Country of Origin: Japan
Yukiteru Amano (aka First) is an asocial who isolates himself from the world. To compensate, he writes down everything he perceives in a diary on his phone. One day he discovers that his phone is littered with entries concerning events that he hasn’t recorded yet. His not-so-imaginary friend – Deus Ex Machina, God of Space and Time – is dying and has set up a game to determine who will take his place as master of reality (cough** Time Lord cough**). Yuki meets Yuno (aka Second), a Diary User who has a bizarre obsession with him and has been stalking him for almost a year without his notice, writing down everything he does every ten minutes. Ten other contestants are also each given a ‘Future Diary’ that, as the name implies, predicts future events and records them as diary entries, each in a slightly unique fashion. The goal of the game is for each contestant to kill the other 11 and the last man/woman standing will be declared the Master of Reality (cough** Time Lord cough**).
For all intents and purposes, Future Diary is a dark psychological thriller with a pretty unique and diverse cast. You have twelve people each trying to out think one another. Imagine River and the Doctor’s standoff in Let’s Kill Hitler (the banana one) and multiply that exponentially. Not so easy to win when everybody knows your next move eh?
The diaries themselves are also one of the big draws to this series. They don’t all work the same way because that would just be boring. Instead, their functions depend on how the phone was utilized beforehand. You have Yuki’s diary – the Indiscriminate Diary – which tells him everything that happens around him, but not too him directly. Yuno’s diary – the Yuki Diary – tells her everything that will happen to Yuki – what he does, what he says, but doesn’t tell her anything about herself, unless it pertains to Yuki.
Yuno herself is also one of the main attractions. Her character is not only incredibly enigmatic, but also obsessively (and creepily) infatuated with Yuki for some reason, willing to murder anyone whom she deems a threat to her happiness. She’s a proper mystery that needs to be solved before the game is over. She’s also more callous than any person I’ve ever encountered in any narrative before. She steals the show in every episode and manages to win your sympathy whether you want to give it to her or not and her eventual backstory is one that solidifies this series as an A in any critic’s book.
Dynamics and Differences
Contrast to Doctor Who, the futures written in the diaries aren’t fixed. They change constantly to reflect what the characters do in response, whereas in Doctor Who, as soon as you read something, it becomes fixed and must happen. The Fires of Pompeii is Doctor Who’s counterpart to this alternating diary entry situation. The Doctor has mentioned that he himself has the ability to see multiple future outcomes to present situations.
It’s never touched upon, but Future Diary seems to have an element of writing back to the past as the entries tend to be recorded in the first person, implying that the users are being updated by an alternate future version of themselves that are never seen. Although; given that entries tend to go something like this: “I am cornered by the serial killer and murdered. Dead End”, one has to wonder how it’s even possible to record your own death. Silly me! Doctor Who already managed to do that, but I assure you that there’s no Teselecta in this story.
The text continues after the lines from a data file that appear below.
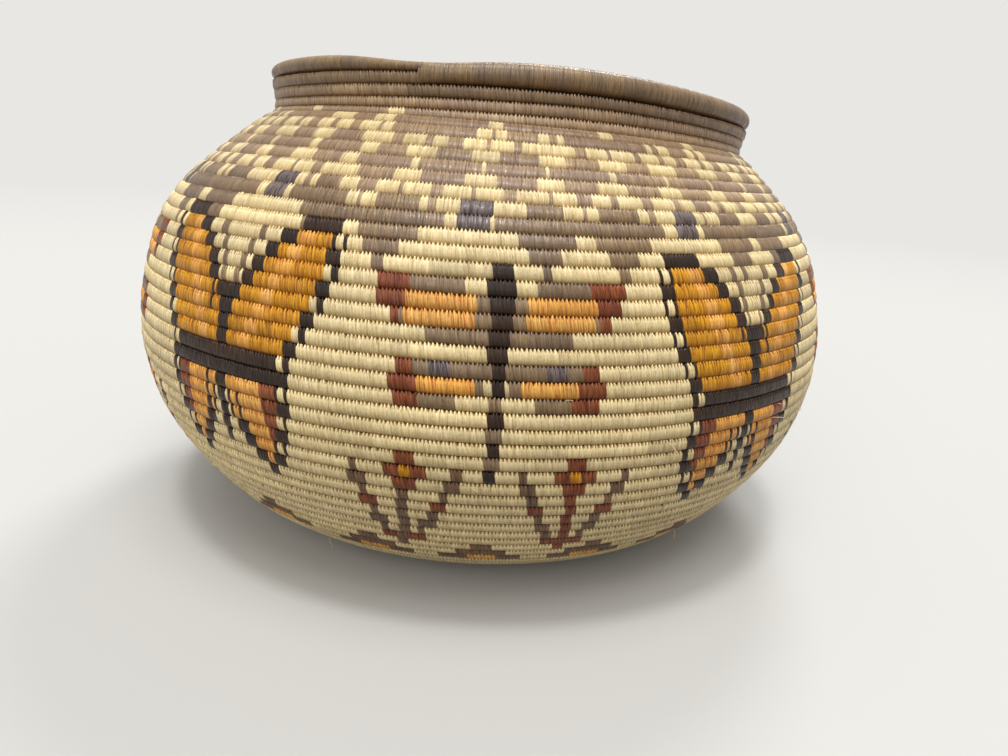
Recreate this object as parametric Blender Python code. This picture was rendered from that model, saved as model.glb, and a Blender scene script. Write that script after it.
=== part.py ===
# A wide-mouthed coiled basket: one fibre-wrapped coil winds out from a knot at the
# middle of the base, up the belly and shoulder, and ends in a thick rim.
# Metres, +Z up. The origin is at the middle of the underside.

import math

import bmesh
import bpy
from mathutils import Vector

# The coil
COIL_HEIGHT = 0.0055
NECK_COIL_HEIGHT = 0.0044
COIL_THICKNESS = 0.0054
COIL_GAP = 0.0006
STEPS_PER_TURN = 24
KNOT_TURNS = 1.5
KNOT_CHAMFER = 0.0012

# Middle of the wall, from the edge of the flat base up to the neck, as radius and height
BASE_RADIUS = 0.0840
WALL_LINE = [
    (0.1055, 0.0070),
    (0.1300, 0.0210),
    (0.1490, 0.0420),
    (0.1615, 0.0640),
    (0.1668, 0.0850),
    (0.1674, 0.0970),
    (0.1663, 0.1120),
    (0.1596, 0.1385),
    (0.1487, 0.1573),
    (0.1379, 0.1688),
    (0.1222, 0.1830),
    (0.1158, 0.1875),
    (0.1146, 0.1930),
    (0.1160, 0.2010),
    (0.1168, 0.2080),
]
LINE_STEPS = 24

# Heights between which the courses grow finer
NECK_FROM = 0.181
NECK_TO = 0.193

# The rim
RIM_STARTS_ABOVE = 0.1996
RIM_TOP = 0.2096
RIM_OUTER_RADIUS = 0.1192
RIM_THICKNESS = 0.0105
RIM_START_THICKNESS = 0.0080
RIM_SIDES = 8
RIM_GROWS_OVER = 0.12
RIM_TAPERS_OVER = 0.11
JOIN_ANGLE = math.radians(-108.5)

# The neck sits a little to one side, and its mouth is a little out of level
LEAN_FROM = 0.150
LEAN_TO = 0.200
LEAN_SHIFT = (0.0073, 0.0076)
LEAN_SLOPE = (-0.0251, -0.0222)

# Hand-made waves of the neck and of the rim's top: direction, rise and half width
WAVES_FROM = 0.186
WAVES_TO = 0.196
NECK_WAVES = [
    (math.radians(-75.0), 0.0013, math.radians(22.0)),
    (math.radians(-142.0), -0.0014, math.radians(25.0)),
]
RIM_WAVES = [
    (JOIN_ANGLE, -0.0022, math.radians(13.0)),
    (math.radians(-142.0), 0.0014, math.radians(25.0)),
]

# Outline of the coil: across the wall, then along it, in half thicknesses and half heights
WALL_SECTION = [(1, 0), (0.5, 1), (-0.5, 1), (-1, 0), (-0.5, -1), (0.5, -1)]
BASE_SECTION = [(1, 0.5), (0, 1), (-1, 0.5), (-1, -0.5), (0, -1), (1, -0.5)]

# The coil is spliced from lengths: whole turns in the base, a little over one turn in the wall
BASE_TURNS = [3, 3, 2, 2, 2]
WALL_LENGTH_STEPS = 25

# Colours of the fibre
NATURAL = (0.72, 0.58, 0.31)
TAUPE = (0.19, 0.12, 0.075)
TAUPE_FROM = 0.181
CHECKED_FROM = 0.140
FIBRE_ROUGHNESS = 0.62


def smooth(value):
    value = min(1.0, max(0.0, value))
    return value * value * (3 - 2 * value)


def mix(low, high, share):
    return low + (high - low) * share


def waves_at(waves, angle):
    height = 0.0
    for direction, rise, half_width in waves:
        away = math.remainder(angle - direction, 2 * math.pi)
        height += rise * math.exp(-((away / half_width) ** 2))
    return height


def clear_scene():
    for old in list(bpy.data.objects):
        bpy.data.objects.remove(old, do_unlink=True)


def fibre_material(name, colour):
    material = bpy.data.materials.new(name)
    material.use_nodes = True
    shader = material.node_tree.nodes["Principled BSDF"]
    shader.inputs["Base Color"].default_value = (*colour, 1.0)
    shader.inputs["Roughness"].default_value = FIBRE_ROUGHNESS
    shader.inputs["Metallic"].default_value = 0.0
    material.diffuse_color = (*colour, 1.0)
    return material


def through(before, start, end, after, share):
    # a point on the smooth curve from start to end
    straight = 2 * start + (end - before) * share
    bend = (2 * before - 5 * start + 4 * end - after) * share**2
    twist = (3 * start - before - 3 * end + after) * share**3
    return (straight + bend + twist) / 2


def wall_curve():
    # the middle of the wall as points with the distance along it from the basket's axis
    base_height = COIL_THICKNESS / 2
    corners = [Vector((BASE_RADIUS - COIL_HEIGHT, base_height)), Vector((BASE_RADIUS, base_height))]
    corners += [Vector(point) for point in WALL_LINE]
    corners.append(2 * corners[-1] - corners[-2])
    points = [Vector((0, base_height))]
    for index in range(1, len(corners) - 2):
        for step in range(LINE_STEPS):
            points.append(through(*corners[index - 1:index + 3], step / LINE_STEPS))
    points.append(corners[-2])
    lengths = [0.0]
    for start, end in zip(points, points[1:]):
        lengths.append(lengths[-1] + (end - start).length)
    return points, lengths


WALL_POINTS, WALL_LENGTHS = wall_curve()


def wall_at(length):
    # the middle of the wall at a distance along it, and the way the wall runs there
    index = 0
    while index < len(WALL_LENGTHS) - 2 and WALL_LENGTHS[index + 1] < length:
        index += 1
    start = WALL_POINTS[index]
    run = WALL_POINTS[index + 1] - start
    share = (length - WALL_LENGTHS[index]) / run.length
    return start + run * share, run.normalized()


def course_height(length):
    height = wall_at(length)[0].y
    return mix(COIL_HEIGHT, NECK_COIL_HEIGHT, smooth((height - NECK_FROM) / (NECK_TO - NECK_FROM)))


def wind_coil():
    # the distance along the wall of the coil's lower side, one value for each step of winding
    sides = [KNOT_TURNS * COIL_HEIGHT]
    while wall_at(sides[-1])[0].y < RIM_STARTS_ABOVE:
        sides.append(sides[-1] + course_height(sides[-1]) / STEPS_PER_TURN)
    rim_step = len(sides) - 1
    for _ in range(2 * STEPS_PER_TURN):
        sides.append(sides[-1] + NECK_COIL_HEIGHT / STEPS_PER_TURN)
    return sides, rim_step


LOWER_SIDES, RIM_STEP = wind_coil()


def step_angle(step):
    return JOIN_ANGLE + (step - RIM_STEP) * 2 * math.pi / STEPS_PER_TURN


def place(radius, height, angle):
    # a point of the wall, with the lean and the waves of the neck
    x = radius * math.cos(angle)
    y = radius * math.sin(angle)
    share = smooth((height - LEAN_FROM) / (LEAN_TO - LEAN_FROM))
    rise = share * (LEAN_SLOPE[0] * x + LEAN_SLOPE[1] * y)
    rise += smooth((height - WAVES_FROM) / (WAVES_TO - WAVES_FROM)) * waves_at(NECK_WAVES, angle)
    return Vector((x + share * LEAN_SHIFT[0], y + share * LEAN_SHIFT[1], height + rise))


def coil_section(step, outline, angle):
    low = LOWER_SIDES[step] + COIL_GAP / 2
    high = LOWER_SIDES[step + STEPS_PER_TURN] - COIL_GAP / 2
    points = []
    for across, along in outline:
        middle, run = wall_at(mix(low, high, (along + 1) / 2))
        reach = across * COIL_THICKNESS / 2
        points.append(place(middle.x + reach * run.y, middle.y - reach * run.x, angle))
    return points


def rim_section(step, angle):
    share = (step - RIM_STEP) / STEPS_PER_TURN
    grown = smooth(share / RIM_GROWS_OVER)
    left = smooth((1 - share) / RIM_TAPERS_OVER)
    low = wall_at(LOWER_SIDES[step] + COIL_GAP / 2)[0].y
    high = RIM_TOP + waves_at(RIM_WAVES, angle)
    thickness = mix(RIM_START_THICKNESS, RIM_THICKNESS, grown)
    thickness = mix(COIL_THICKNESS, thickness, left)
    points = []
    for side in range(RIM_SIDES):
        turn = 2 * math.pi * side / RIM_SIDES
        radius = RIM_OUTER_RADIUS + thickness / 2 * (math.cos(turn) - 1)
        height = (low + high) / 2 + (high - low) / 2 * math.sin(turn)
        points.append(place(radius, height, angle))
    return points


def add_object(name, mesh_data, colour):
    mesh = bpy.data.meshes.new(name)
    mesh_data.to_mesh(mesh)
    mesh_data.free()
    mesh.shade_smooth()
    mesh.set_sharp_from_angle(angle=math.radians(40))
    piece = bpy.data.objects.new(name, mesh)
    piece.data.materials.append(fibre_material(name + "_fibre", colour))
    bpy.context.scene.collection.objects.link(piece)
    return piece


def loft(sections):
    # a closed tube through sections of equal count, capped at both ends
    shape = bmesh.new()
    rings = [[shape.verts.new(point) for point in section] for section in sections]
    count = len(rings[0])
    for ring, following in zip(rings, rings[1:]):
        for side in range(count):
            after = (side + 1) % count
            shape.faces.new((ring[side], ring[after], following[after], following[side]))
    shape.faces.new(rings[0])
    shape.faces.new(rings[-1])
    bmesh.ops.recalc_face_normals(shape, faces=shape.faces)
    return shape


def start_angle(step):
    # a length starts a gap's width past the end of the one before it
    radius = wall_at(LOWER_SIDES[step])[0].x
    return step_angle(step) + COIL_GAP / radius


def coil_length(name, first, last, outline, colour):
    sections = [coil_section(first, outline, start_angle(first))]
    for step in range(first + 1, last + 1):
        sections.append(coil_section(step, outline, step_angle(step)))
    return add_object(name, loft(sections), colour)


def start_knot():
    # the tight turn and a half that the coil grows from, with a step where the coil leaves it
    shape = bmesh.new()
    levels = [(0.0, KNOT_CHAMFER), (KNOT_CHAMFER, 0.0)]
    levels += [(COIL_THICKNESS - height, inset) for height, inset in reversed(levels)]
    rings = []
    for height, inset in levels:
        ring = []
        for step in range(STEPS_PER_TURN + 1):
            radius = LOWER_SIDES[step] - COIL_GAP - inset
            ring.append(shape.verts.new(place(radius, height, step_angle(step))))
        rings.append(ring)
    count = len(rings[0])
    for ring, following in zip(rings, rings[1:]):
        for side in range(count):
            after = (side + 1) % count
            shape.faces.new((ring[side], ring[after], following[after], following[side]))
    shape.faces.new(rings[0])
    shape.faces.new(rings[-1])
    bmesh.ops.recalc_face_normals(shape, faces=shape.faces)
    return add_object("start_knot", shape, NATURAL)


def base_lengths():
    first = 0
    for index, turns in enumerate(BASE_TURNS):
        last = first + turns * STEPS_PER_TURN
        coil_length("base_coil_%02d" % (index + 1), first, last, BASE_SECTION, NATURAL)
        first = last
    return first


def wall_colour(step, index):
    height = wall_at(LOWER_SIDES[step])[0].y
    if height > TAUPE_FROM:
        return TAUPE
    if height > CHECKED_FROM and index % 2:
        return TAUPE
    return NATURAL


def wall_lengths(first):
    index = 1
    while first < RIM_STEP:
        last = min(first + WALL_LENGTH_STEPS, RIM_STEP)
        if RIM_STEP - last < STEPS_PER_TURN // 2:
            last = RIM_STEP
        colour = wall_colour(first, index)
        coil_length("wall_coil_%02d" % index, first, last, WALL_SECTION, colour)
        first = last
        index += 1


def rim_coil():
    sections = [rim_section(RIM_STEP, start_angle(RIM_STEP))]
    for step in range(RIM_STEP + 1, RIM_STEP + STEPS_PER_TURN + 1):
        sections.append(rim_section(step, step_angle(step)))
    return add_object("rim_coil", loft(sections), TAUPE)


def least_gap():
    # the least distance between a turn's upper side and the lower side of the turn on it
    smallest = COIL_HEIGHT
    for step in range(RIM_STEP - STEPS_PER_TURN):
        angle = step_angle(step)
        upper = coil_section(step, [(0.5, 1), (-0.5, 1)], angle)
        lower = coil_section(step + STEPS_PER_TURN, [(0.5, -1), (-0.5, -1)], angle)
        for top, bottom in zip(upper, lower):
            smallest = min(smallest, (top - bottom).length)
    return smallest


clear_scene()
start_knot()
wall_lengths(base_lengths())
rim_coil()
print("least gap between turns: %.2f mm" % (1000 * least_gap()))
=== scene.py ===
import math

import bpy
import numpy as np
from mathutils import Matrix


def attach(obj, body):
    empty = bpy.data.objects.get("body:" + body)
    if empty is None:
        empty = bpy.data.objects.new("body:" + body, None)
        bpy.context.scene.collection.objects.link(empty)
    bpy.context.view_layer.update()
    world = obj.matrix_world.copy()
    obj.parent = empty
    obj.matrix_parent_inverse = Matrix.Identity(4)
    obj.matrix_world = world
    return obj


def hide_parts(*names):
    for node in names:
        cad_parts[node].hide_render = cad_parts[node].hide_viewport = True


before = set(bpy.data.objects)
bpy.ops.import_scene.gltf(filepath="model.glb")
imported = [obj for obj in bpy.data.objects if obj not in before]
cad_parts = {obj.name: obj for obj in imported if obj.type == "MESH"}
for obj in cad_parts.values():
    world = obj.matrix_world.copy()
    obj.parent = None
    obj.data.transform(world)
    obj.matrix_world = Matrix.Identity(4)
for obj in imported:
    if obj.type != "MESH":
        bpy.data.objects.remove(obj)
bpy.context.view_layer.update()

# Lengths are in metres, +Z up, with the origin in the middle of the underside


# The winding of the coil, the same as in the solid model
coil = {
    "height": 0.0055,
    "neckHeight": 0.0044,
    "thickness": 0.0054,
    "knotTurns": 1.5,
    "stepsPerTurn": 24,
    "baseRadius": 0.0840,
    "wallLine": [
        (0.1055, 0.0070), (0.1300, 0.0210), (0.1490, 0.0420), (0.1615, 0.0640), (0.1668, 0.0850),
        (0.1674, 0.0970), (0.1663, 0.1120), (0.1596, 0.1385), (0.1487, 0.1573), (0.1379, 0.1688),
        (0.1222, 0.1830), (0.1158, 0.1875), (0.1146, 0.1930), (0.1160, 0.2010), (0.1168, 0.2080),
    ],
    "lineSteps": 24,
    "neckFrom": 0.181,
    "neckTo": 0.193,
    "joinAngle": math.radians(-108.5),
    "baseTurns": [3, 3, 2, 2, 2],
    "lengthSteps": 25,
    "brownFrom": 43,  # the first length of the wall that is brown
    "tuck": 0.05,  # how far the wall's last length goes into the rim, in steps
    "knotFrom": -34.0,
    "tipShare": 0.1,  # the knot's thickness at its tip, as a share
    "tipRuns": 0.006,
    "uneven": 0.03,
    "unevenRun": 0.05,
}

# The last turn: thick, closely wrapped, and with its tapered end laid over its start
rim = {
    "startsAbove": 0.1996,
    "top": 0.2096,
    "outerRadius": 0.1192,
    "thickness": 0.0105,
    "startThickness": 0.0080,
    "growsOver": 0.12,
    "tapersOver": 0.11,
    "wrap": 0.00078,
    "columns": [0.0, 0.33, 0.67],
    "groove": [1.0, 0.0, 0.0],
    "rows": 24,
    "ridge": 0.00006,
    "bulge": 0.25,
    "uneven": 0.12,
    "startFit": 1.06,
    "startSquare": 0.5,
    "startRuns": 0.012,
    "tuck": 0.0012,
    # painted shade towards the rim's underside, and a painted highlight on its top
    "shade": 0.46,
    "shadeFrom": 0.30,
    "marksAndPaintedHighlight": 0.50,
    "paintedHighlightFrom": 0.45,
    "toneStep": 0.45,
    "lot": 9,  # wraps of one shade
}

# Between two heights the wall comes to lean a little, and the neck and the rim rise in waves:
# for each its direction in degrees, its rise and its half width in degrees
lean = {
    "low": 0.150,
    "high": 0.200,
    "shift": (0.0073, 0.0076),
    "slope": (-0.0251, -0.0222),
    "wavesLow": 0.186,
    "wavesHigh": 0.196,
    "neckWaves": [(-75.0, 0.0013, 22.0), (-142.0, -0.0014, 25.0)],
    "rimWaves": [(-108.5, -0.0022, 13.0), (-142.0, 0.0014, 25.0)],
}

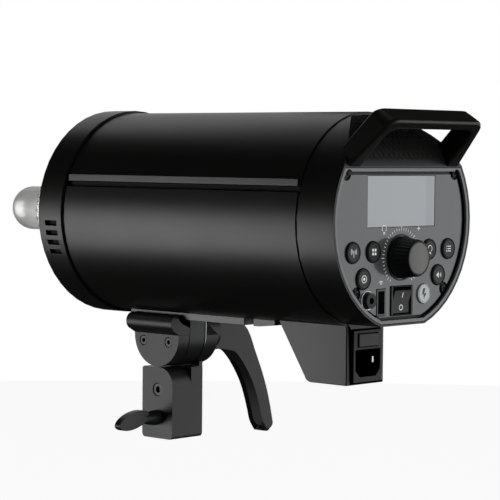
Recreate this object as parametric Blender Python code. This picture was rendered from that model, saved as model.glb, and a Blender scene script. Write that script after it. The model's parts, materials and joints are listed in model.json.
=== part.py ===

Another thing that makes Future Diary so different is that all the Diary Users are evenly matched, so the series tends to fall into the Xanatos Speed Chess category where plans need to be adjusted almost as frequently as the entries in the diaries. This doesn’t happen very often in Doctor Who. Usually one side is far stouter, which makes Doctor Who look like it has snatched victory from the jaws of defeat. In recent years, the Doctor has become unmatched as an opponent, barring Daleks and Cybermen. There have been very few times when this author has actually wondered whether the Doctor might actually be in danger of losing. This is not counting companion farewell or regeneration episodes which are meant to be the exception to this rule.
Future Diary works in the opposite direction. Anyone can die here and it is used cruelly throughout the series to torture viewers. In fact, Fifth even remarks that no matter how infatuated Yuno is, there can only be one winner. There is no getting past that rule in this game and as a mild spoiler…he is correct! You can’t pull a Hunger Games cop-out finisher and refuse to fight until you and your hubby get your happy ending. Life unfortunately doesn’t work like that! An example of animation being more realistic than live-action. This trait is also shared with Doctor Who as, when you study it, most companions part ways with the Doctor in unfortunate fashions as opposed to everyone getting their happy ending. Go ahead and think about how many of them (barring previous ending character returns) lived truly normal happy lives.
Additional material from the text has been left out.